In looking at your table, why don't you have any measurements between -1 V and +1 V (other than 0 V)?

 

ok, thanks for clearing that up. just to clarify the answer for V1 would be Vin = -2-2 = -4 Vout = -12.2-12.1 = 24.2 so the gain ~ 6?

i have one more question. when you look at both the tables, the results are basically just the same but the signs are opposite, yes. so when you calculate the gain for both of them and they are both ~6, the overall gain of the circuit is 12?

oh, and the table is incomplete, i just was giving an example of some of the results, i was too lazy to write in the rest xD

 

You don't just take the extreme values (otherwise there was no point in taking all that data).

You want to plot the gain at various inputs levels. If the amplifier is nice and linear, then you will get the same value for the gain at all points. But if it isn't, then this is something you want to know about.

If the direction moves in the opposite direction for one input relative to the other, then they don't have the same gain. One is positive and one is negative. There is a HUGE difference between having a gain of +6 and a gain of -6.

To get the differential gain of the amplifier, you take the output voltage and divide it by the difference in the input voltage. Does that give you a gain of 12?

As before, you can calculate the differential gain at a number of operating points to see how consistent the amplifier is.

 

okay, so i'll just take the results for the 2 and 1.75 inputs, the difference between the outputs and difference between the inputs for they points will give me the gain.
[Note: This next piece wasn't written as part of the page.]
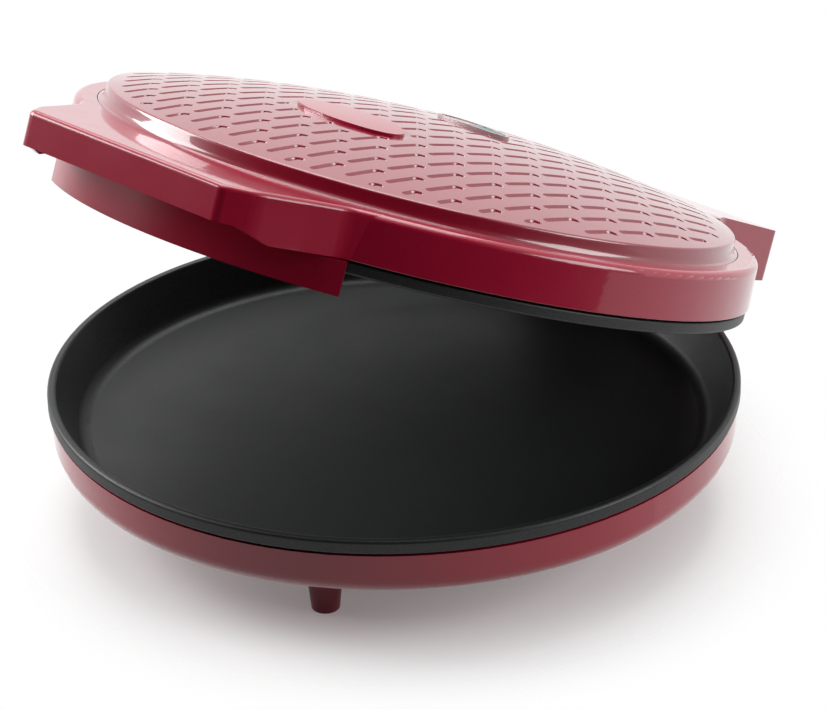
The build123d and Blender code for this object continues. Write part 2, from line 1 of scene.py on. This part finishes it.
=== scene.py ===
import bpy
from math import atan2, cos, hypot, pi, radians, sin, sqrt
from mathutils import Matrix, Vector
from mathutils.geometry import delaunay_2d_cdt


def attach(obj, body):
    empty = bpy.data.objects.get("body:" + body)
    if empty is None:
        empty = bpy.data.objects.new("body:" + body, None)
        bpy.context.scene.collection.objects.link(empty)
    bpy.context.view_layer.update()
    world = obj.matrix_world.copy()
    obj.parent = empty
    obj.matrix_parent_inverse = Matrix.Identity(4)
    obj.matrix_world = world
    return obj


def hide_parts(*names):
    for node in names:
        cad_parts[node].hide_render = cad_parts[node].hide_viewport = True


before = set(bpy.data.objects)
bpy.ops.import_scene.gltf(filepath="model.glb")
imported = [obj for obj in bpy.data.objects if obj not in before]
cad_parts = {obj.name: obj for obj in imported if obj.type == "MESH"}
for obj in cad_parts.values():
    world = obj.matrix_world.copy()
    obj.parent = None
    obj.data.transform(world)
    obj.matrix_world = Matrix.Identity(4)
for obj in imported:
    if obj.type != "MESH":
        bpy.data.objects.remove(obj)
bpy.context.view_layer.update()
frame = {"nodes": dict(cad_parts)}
nodes = frame["nodes"]
scene = bpy.context.scene
scene.view_settings.view_transform = "Standard"
MM = 0.001

# The lid's own frame, as far open as it is photographed
OPENING = radians(21.9)
HINGE = (181.0, 72.0)
SEAT_TO_AXIS = 11.7
LID_Y = HINGE[0] * (1 - cos(OPENING)) - SEAT_TO_AXIS * sin(OPENING)
LID_Z = HINGE[1] + HINGE[0] * sin(OPENING) - SEAT_TO_AXIS * cos(OPENING)


def lid_point(x, y, h):
    """A point of the lid, in mm in its own frame, as a place in the scene."""
    return Vector((
        x * MM,
        (LID_Y + y * cos(OPENING) + h * sin(OPENING)) * MM,
        (LID_Z - y * sin(OPENING) + h * cos(OPENING)) * MM,
    ))


def circle_points(radius, count):
    """Points evenly round a circle."""
    turns = [2 * pi * k / count for k in range(count)]
    return [(radius * cos(t), radius * sin(t)) for t in turns]


# Materials
FINE_BUMP = 0.0004
GRAIN_BUMP = 0.0006


def shader_of(mat):
    return mat.node_tree.nodes["Principled BSDF"]


def surface_of(mat):
    return mat.node_tree.nodes["Material Output"].inputs["Surface"]


def material(name, color, rough=0.4, metal=0.0, coat=0.0, coat_rough=0.03, specular=0.5):
    mat = bpy.data.materials.new(name)
    mat.use_nodes = True
    shader = shader_of(mat)
    shader.inputs["Base Color"].default_value = (*color, 1)
    shader.inputs["Roughness"].default_value = rough
    shader.inputs["Metallic"].default_value = metal
    shader.inputs["Coat Weight"].default_value = coat
    shader.inputs["Coat Roughness"].default_value = coat_rough
    shader.inputs["Specular IOR Level"].default_value = specular
    return mat


def add_node(mat, kind, **settings):
    """A node with its sockets set by name, or its own settings where no socket has the name."""
    node = mat.node_tree.nodes.new(kind)
    for key, value in settings.items():
        if key in node.inputs:
            node.inputs[key].default_value = value
        else:
            setattr(node, key, value)
    return node


def link(mat, out, into):
    mat.node_tree.links.new(out, into)


def noise(mat, scale, detail=3.0, roughness=0.55):
    place = add_node(mat, "ShaderNodeTexCoord")
    grain = add_node(mat, "ShaderNodeTexNoise", Scale=scale, Detail=detail, Roughness=roughness)
    link(mat, place.outputs["Object"], grain.inputs["Vector"])
    return grain.outputs["Fac"]


def ramp(mat, source, low, high, color_a, color_b):
    """Two colours, blended between two values of a source."""
    node = add_node(mat, "ShaderNodeValToRGB")
    ends = node.color_ramp.elements
    ends[0].position = low
    ends[1].position = high
    ends[0].color = (*color_a, 1)
    ends[1].color = (*color_b, 1)
    link(mat, source, node.inputs["Fac"])
    return node.outputs["Color"]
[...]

i'm saying that when you set both the buffer amplifiers, at say 2V, the gain for the V1 is -6 and the gain for V2 is 6 so the overall gain is the difference between them which is 12.

i'm sure everything i just said there is correct, yes?

 

i'm sure everything i just said there is correct, yes?

No.
You need to think more about what "gain" means.

 

can you expand a bit, what am i not doing correctly?

 

okay, so i'll just take the results for the 2 and 1.75 inputs, the difference between the outputs and difference between the inputs for they points will give me the gain.

i'm saying that when you set both the buffer amplifiers, at say 2V, the gain for the V1 is -6 and the gain for V2 is 6 so the overall gain is the difference between them which is 12.

i'm sure everything i just said there is correct, yes?

Assuming that we accept that the outputs will superimpose (we hope they they will, but then we hope the gain will be independent of input voltage, too), if you have V2 = 2 V and V1 = -2 V and if the output is 24 V (assuming it could be if it didn't saturate), then what would the calculated gain be? What is the output voltage? What is the differential input voltage? Is the ratio of the two yield a value of 12?

 

Well, if V2 was 2V and V1 was -2V, the difference in input is 4V.

gain = output/differential input voltage = 24/4 = 6?

i'm sorry to keep going on asking the same question but i'm still confused about this gain. what is 6 the gain of? is it the gain of the overall instrumentation amplifier, is it the gain of one of the buffer amplifiers, or both?.... or am i just thinking about everything the wrong way?

 

Think of that that entire circuit as being in a black box with four terminals. It has two input terminals (where V1 and V2 are applied) and two output terminals (Vout and GND). Another name for this kind of circuit is a diff-amp (differential amplifier). A multimeter in voltmeter mode is an example of this, except the output is a display of the voltage between Vout and GND -- the reading only depends on the difference between the voltages at the two terminals, so V1 = 2 V and V2 = -2 V should produce the exact same reading as V1 = 5 V and V2 = 1 V.

Mathematically, what you have is

Vout = GAIN * (V2 - V1)

This is the ideal case. But in the real world the output may depend on the average of the two voltages as well as the difference. So we actually have two gains -- the one above is the "differential gain" and the one that depends on the average is the "common mode gain".

This might help:

https://forum.allaboutcircuits.com/xfa-blog-category/circuit-analysis.37/view-entries

 

so i think i've figured out a little more about gain and i understand the difference between common mode and differential.

above when i calculated 12.2+12.2/2+2 = ~6 <--- this value is the DIFFERENTIAL gain of the circuit? i'm sure thats correct

 

so i think i've figured out a little more about gain and i understand the difference between common mode and differential.

above when i calculated 12.2+12.2/2+2 = ~6 <--- this value is the DIFFERENTIAL gain of the circuit? i'm sure thats correct

Note that 12.2+12.2/2+2 is NOT ~6, it is 20.3

You need to start paying attention to order of operations. What you meant to say was

(12.2+12.2)/(2+2) = ~6

And, yes, this is the differential gain of the amplifier. I think you are getting that.

Paying attention to the notation is vital. If you don't, then you leave open how to interpret and evaluate your work, either by others or by yourself in a later step. I can't begin to count the number of times I've seen people write something like

6+9/3 instead of (6+9)/3 and then, usually after a few steps on some other part (or because these were symbols and they plugged numbers in later) they came up with 9 instead of 5.

More to the point, you are almost certainly going to be typing equations into programming languages, simulators, spreadsheets, and other environments were your expression need to be in text form. If you persist in being sloppy here, I guarantee you will be sloppy there and the very fact that you are used to interpreting sloppy notation based on what was meant and not what was written will bite you because the program you are using cares only about what you actually wrote.

 

when testing an instrumentation amplifier practically vs simulating, i get a 6 gain, but when testing practically, the gain is like 5.53. why is the gain not 6, what factors cause it to drop slightly?

 

All of your components, particularly your resistors, have tolerances.

Look at the equation that gives you your gain as a function of the component values (for the case when each resistor might be different). Now consider how much the gain can vary if some components are at the upper end of their tolerance limit and others are at the lower end.